● AIM OF THE TASK
Reproduce the section of the listing that begins at the line containing "mesh.shade_smooth()" and finishes at the line containing "if empty is". Include both end lines and nothing beyond them.

● COLLECTED DATA
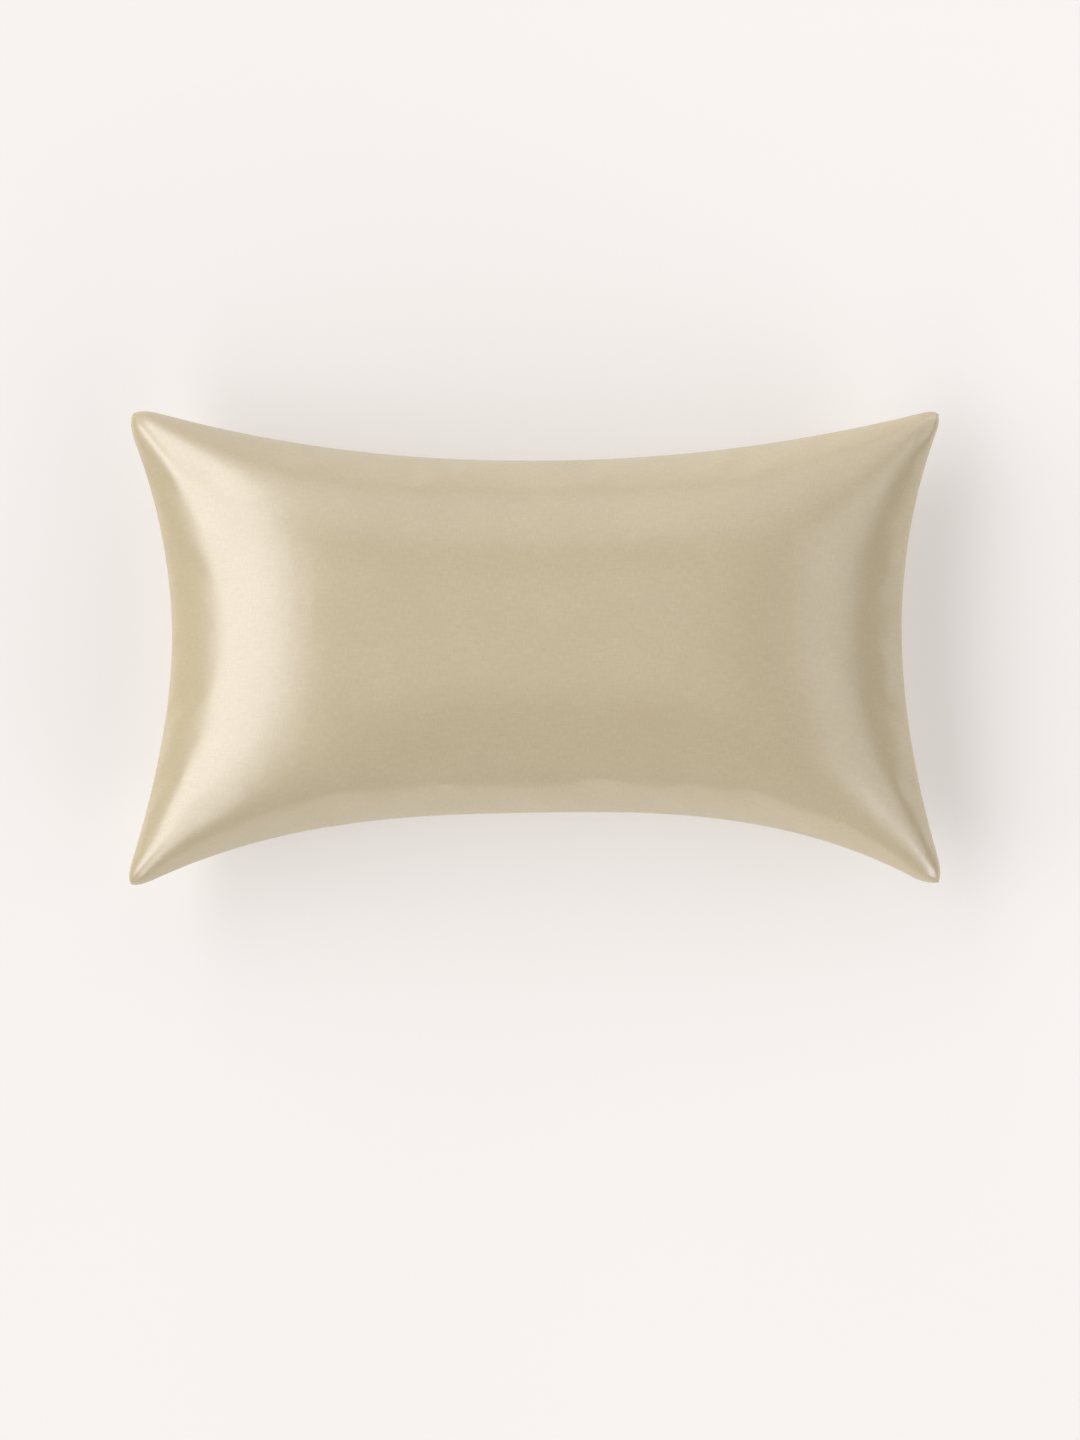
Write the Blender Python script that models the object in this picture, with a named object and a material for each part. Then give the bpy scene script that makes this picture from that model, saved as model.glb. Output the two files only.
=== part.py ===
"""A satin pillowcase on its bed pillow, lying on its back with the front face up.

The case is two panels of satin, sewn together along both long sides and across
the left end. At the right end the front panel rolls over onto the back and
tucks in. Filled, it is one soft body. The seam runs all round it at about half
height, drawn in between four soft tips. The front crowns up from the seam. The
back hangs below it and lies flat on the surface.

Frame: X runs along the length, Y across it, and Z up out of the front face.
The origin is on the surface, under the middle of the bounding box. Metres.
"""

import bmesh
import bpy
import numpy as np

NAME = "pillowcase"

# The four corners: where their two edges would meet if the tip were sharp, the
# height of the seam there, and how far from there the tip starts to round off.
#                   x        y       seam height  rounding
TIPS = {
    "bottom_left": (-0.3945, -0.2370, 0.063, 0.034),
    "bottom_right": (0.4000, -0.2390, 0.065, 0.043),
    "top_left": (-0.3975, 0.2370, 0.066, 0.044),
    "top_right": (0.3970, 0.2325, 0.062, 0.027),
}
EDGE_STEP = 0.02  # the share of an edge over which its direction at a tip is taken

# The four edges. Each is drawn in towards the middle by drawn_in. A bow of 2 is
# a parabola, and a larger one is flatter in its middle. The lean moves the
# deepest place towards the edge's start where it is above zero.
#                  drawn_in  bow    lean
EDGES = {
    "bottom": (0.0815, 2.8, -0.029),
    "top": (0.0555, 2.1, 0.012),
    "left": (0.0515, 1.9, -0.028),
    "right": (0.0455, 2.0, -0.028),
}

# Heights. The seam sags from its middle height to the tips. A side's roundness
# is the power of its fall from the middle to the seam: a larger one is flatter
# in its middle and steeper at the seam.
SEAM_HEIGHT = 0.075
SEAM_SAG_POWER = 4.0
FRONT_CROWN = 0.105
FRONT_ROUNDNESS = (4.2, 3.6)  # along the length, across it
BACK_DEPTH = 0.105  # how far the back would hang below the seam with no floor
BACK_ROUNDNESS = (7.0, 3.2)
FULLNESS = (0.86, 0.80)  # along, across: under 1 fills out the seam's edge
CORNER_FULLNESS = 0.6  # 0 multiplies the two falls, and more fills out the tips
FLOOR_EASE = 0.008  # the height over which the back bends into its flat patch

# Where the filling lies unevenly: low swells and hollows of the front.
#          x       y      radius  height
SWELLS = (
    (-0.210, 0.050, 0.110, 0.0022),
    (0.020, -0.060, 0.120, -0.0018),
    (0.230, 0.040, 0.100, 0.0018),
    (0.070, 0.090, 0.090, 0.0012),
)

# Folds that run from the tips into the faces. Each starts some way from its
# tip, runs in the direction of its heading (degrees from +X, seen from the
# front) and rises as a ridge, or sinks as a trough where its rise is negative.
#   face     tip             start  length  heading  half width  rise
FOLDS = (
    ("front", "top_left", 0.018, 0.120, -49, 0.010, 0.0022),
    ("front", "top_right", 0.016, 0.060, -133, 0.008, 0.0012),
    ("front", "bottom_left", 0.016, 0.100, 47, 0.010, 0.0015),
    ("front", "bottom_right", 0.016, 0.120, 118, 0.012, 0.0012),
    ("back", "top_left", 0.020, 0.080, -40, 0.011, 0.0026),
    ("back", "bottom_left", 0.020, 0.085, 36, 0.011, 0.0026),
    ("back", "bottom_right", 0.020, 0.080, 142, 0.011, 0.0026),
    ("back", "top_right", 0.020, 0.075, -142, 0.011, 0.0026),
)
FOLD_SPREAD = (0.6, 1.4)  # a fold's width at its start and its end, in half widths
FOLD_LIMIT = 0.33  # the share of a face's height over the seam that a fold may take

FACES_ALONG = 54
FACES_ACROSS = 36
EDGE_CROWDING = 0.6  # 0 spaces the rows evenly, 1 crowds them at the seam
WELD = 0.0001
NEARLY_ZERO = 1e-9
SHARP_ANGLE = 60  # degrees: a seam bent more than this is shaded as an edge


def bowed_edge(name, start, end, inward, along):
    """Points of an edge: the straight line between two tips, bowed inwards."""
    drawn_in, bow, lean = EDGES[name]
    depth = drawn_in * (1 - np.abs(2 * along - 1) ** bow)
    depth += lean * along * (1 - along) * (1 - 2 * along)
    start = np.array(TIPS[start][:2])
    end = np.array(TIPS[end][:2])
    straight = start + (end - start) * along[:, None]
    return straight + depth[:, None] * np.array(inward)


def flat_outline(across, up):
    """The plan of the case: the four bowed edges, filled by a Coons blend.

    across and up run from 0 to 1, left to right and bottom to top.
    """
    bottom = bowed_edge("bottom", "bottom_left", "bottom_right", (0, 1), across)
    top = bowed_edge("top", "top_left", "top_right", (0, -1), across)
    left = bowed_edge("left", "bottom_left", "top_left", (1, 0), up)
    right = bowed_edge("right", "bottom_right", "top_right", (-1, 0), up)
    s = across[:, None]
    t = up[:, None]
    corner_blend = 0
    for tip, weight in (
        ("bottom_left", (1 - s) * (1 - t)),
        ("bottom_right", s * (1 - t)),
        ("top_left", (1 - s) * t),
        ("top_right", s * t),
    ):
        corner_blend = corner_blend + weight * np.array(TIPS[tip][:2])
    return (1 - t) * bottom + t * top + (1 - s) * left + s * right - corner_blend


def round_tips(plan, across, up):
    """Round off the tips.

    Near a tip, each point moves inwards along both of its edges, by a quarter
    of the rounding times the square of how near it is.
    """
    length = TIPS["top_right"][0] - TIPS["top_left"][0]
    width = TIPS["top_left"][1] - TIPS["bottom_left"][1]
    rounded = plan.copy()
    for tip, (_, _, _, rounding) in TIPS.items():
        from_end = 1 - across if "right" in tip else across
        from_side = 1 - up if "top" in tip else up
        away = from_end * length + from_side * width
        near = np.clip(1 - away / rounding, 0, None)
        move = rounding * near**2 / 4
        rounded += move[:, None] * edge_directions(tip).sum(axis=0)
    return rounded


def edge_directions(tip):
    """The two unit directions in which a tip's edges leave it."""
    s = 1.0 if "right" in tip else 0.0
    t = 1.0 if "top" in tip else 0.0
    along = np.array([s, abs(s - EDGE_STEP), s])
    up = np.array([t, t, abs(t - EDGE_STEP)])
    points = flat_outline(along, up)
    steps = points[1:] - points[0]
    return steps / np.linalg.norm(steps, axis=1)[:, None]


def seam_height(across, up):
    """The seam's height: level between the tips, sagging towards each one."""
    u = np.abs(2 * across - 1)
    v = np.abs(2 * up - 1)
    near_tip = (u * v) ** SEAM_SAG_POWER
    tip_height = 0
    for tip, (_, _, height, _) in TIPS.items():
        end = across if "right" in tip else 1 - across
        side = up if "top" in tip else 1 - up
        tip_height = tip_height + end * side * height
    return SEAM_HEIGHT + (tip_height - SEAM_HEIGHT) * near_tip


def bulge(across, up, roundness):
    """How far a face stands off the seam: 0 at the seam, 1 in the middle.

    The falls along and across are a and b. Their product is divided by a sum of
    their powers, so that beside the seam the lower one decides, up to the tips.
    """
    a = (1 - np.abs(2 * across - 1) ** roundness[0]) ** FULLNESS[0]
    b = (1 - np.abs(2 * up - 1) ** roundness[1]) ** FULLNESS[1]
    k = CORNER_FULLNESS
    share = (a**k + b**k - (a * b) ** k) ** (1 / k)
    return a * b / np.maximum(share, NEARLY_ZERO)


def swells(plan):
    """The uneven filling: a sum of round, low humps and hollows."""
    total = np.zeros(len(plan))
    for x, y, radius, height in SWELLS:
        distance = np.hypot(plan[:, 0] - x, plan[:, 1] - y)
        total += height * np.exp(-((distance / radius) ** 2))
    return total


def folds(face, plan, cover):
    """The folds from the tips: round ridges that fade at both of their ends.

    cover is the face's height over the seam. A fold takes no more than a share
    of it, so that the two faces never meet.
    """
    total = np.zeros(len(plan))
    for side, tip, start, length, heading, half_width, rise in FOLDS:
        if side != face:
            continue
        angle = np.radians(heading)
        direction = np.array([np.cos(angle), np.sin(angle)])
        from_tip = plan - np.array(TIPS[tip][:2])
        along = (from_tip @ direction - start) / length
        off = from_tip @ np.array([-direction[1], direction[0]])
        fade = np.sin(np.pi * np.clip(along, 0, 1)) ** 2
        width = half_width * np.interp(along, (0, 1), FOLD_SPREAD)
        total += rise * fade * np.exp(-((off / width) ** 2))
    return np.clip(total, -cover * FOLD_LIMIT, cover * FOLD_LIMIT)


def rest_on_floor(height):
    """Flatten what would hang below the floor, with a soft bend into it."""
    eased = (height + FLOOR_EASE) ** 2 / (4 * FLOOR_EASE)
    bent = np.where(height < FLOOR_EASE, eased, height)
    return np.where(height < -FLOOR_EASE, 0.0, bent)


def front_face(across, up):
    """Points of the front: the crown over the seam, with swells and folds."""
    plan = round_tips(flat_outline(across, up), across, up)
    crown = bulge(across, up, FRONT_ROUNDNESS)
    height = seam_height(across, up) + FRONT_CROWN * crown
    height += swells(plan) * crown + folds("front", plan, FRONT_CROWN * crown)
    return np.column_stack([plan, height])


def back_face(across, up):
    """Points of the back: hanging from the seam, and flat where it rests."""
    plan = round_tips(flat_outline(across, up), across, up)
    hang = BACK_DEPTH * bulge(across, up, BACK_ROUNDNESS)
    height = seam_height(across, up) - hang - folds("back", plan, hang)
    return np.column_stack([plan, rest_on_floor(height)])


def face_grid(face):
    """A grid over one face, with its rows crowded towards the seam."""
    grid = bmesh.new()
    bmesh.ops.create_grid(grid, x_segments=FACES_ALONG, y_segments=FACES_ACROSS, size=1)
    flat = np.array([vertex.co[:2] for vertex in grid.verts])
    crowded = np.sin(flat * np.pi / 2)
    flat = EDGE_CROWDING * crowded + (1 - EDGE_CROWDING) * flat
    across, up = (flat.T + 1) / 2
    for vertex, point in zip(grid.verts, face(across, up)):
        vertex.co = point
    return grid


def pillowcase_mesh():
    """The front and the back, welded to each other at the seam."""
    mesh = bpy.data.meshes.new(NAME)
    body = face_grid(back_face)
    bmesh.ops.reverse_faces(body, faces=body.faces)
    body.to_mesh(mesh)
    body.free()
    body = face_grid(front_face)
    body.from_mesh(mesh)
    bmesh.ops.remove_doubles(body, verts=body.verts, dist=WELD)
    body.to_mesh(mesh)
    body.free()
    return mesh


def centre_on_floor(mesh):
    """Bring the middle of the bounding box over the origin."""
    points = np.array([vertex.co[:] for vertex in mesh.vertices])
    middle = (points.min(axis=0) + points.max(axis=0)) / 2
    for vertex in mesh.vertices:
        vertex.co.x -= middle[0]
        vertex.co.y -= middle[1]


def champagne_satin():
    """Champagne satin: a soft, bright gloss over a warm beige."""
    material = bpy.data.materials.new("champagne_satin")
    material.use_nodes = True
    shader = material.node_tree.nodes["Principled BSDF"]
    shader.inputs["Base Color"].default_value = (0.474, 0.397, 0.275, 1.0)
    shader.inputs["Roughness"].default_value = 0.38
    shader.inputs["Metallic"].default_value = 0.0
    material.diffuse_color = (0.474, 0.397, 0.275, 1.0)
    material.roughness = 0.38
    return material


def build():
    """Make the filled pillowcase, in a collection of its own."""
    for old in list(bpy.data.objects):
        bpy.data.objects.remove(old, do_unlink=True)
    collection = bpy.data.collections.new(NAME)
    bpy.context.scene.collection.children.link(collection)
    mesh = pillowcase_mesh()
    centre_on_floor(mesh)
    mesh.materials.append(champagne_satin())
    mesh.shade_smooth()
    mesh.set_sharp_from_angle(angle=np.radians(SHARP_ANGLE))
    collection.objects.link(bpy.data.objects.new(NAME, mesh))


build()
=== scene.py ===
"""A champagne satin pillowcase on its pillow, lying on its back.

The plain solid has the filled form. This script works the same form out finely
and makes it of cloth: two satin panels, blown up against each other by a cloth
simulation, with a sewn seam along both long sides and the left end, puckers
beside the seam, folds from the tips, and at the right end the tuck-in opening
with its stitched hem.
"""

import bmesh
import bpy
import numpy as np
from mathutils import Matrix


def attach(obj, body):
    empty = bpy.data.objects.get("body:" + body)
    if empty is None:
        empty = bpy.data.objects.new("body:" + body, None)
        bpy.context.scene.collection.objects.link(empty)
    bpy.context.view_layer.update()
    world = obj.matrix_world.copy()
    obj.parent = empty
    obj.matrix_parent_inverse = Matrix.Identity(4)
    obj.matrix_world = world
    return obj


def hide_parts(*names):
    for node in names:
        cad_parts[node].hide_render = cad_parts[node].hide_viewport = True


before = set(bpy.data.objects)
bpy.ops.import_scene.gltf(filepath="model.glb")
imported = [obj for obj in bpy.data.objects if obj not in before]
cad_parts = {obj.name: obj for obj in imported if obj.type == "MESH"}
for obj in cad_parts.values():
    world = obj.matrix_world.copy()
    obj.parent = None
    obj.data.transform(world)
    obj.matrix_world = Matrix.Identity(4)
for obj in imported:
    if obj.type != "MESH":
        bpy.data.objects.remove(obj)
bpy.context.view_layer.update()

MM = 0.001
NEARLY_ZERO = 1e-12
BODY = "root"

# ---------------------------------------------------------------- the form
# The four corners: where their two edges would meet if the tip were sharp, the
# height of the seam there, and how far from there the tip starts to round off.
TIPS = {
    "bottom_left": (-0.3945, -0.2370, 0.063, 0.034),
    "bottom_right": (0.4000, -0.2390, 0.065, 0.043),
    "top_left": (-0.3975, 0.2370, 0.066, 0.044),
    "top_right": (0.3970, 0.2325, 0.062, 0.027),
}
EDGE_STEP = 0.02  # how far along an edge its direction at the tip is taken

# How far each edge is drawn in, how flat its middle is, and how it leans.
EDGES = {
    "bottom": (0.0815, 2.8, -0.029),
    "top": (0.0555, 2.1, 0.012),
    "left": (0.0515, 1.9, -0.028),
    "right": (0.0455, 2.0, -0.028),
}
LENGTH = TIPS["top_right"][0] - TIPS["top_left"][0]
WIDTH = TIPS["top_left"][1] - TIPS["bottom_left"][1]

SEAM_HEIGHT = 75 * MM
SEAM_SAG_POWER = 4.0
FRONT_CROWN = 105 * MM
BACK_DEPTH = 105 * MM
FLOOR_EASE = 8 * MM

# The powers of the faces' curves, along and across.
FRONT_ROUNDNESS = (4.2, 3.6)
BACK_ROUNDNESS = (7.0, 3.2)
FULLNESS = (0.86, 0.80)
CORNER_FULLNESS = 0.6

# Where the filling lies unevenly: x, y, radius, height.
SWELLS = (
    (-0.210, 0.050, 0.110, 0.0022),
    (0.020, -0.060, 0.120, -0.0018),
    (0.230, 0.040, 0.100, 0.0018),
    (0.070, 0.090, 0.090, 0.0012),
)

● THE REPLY
    mesh.shade_smooth()
    mesh.set_sharp_from_angle(angle=np.radians(SHARP_ANGLE))
    collection.objects.link(bpy.data.objects.new(NAME, mesh))


build()
=== scene.py ===
"""A champagne satin pillowcase on its pillow, lying on its back.

The plain solid has the filled form. This script works the same form out finely
and makes it of cloth: two satin panels, blown up against each other by a cloth
simulation, with a sewn seam along both long sides and the left end, puckers
beside the seam, folds from the tips, and at the right end the tuck-in opening
with its stitched hem.
"""

import bmesh
import bpy
import numpy as np
from mathutils import Matrix


def attach(obj, body):
    empty = bpy.data.objects.get("body:" + body)
    if empty is None:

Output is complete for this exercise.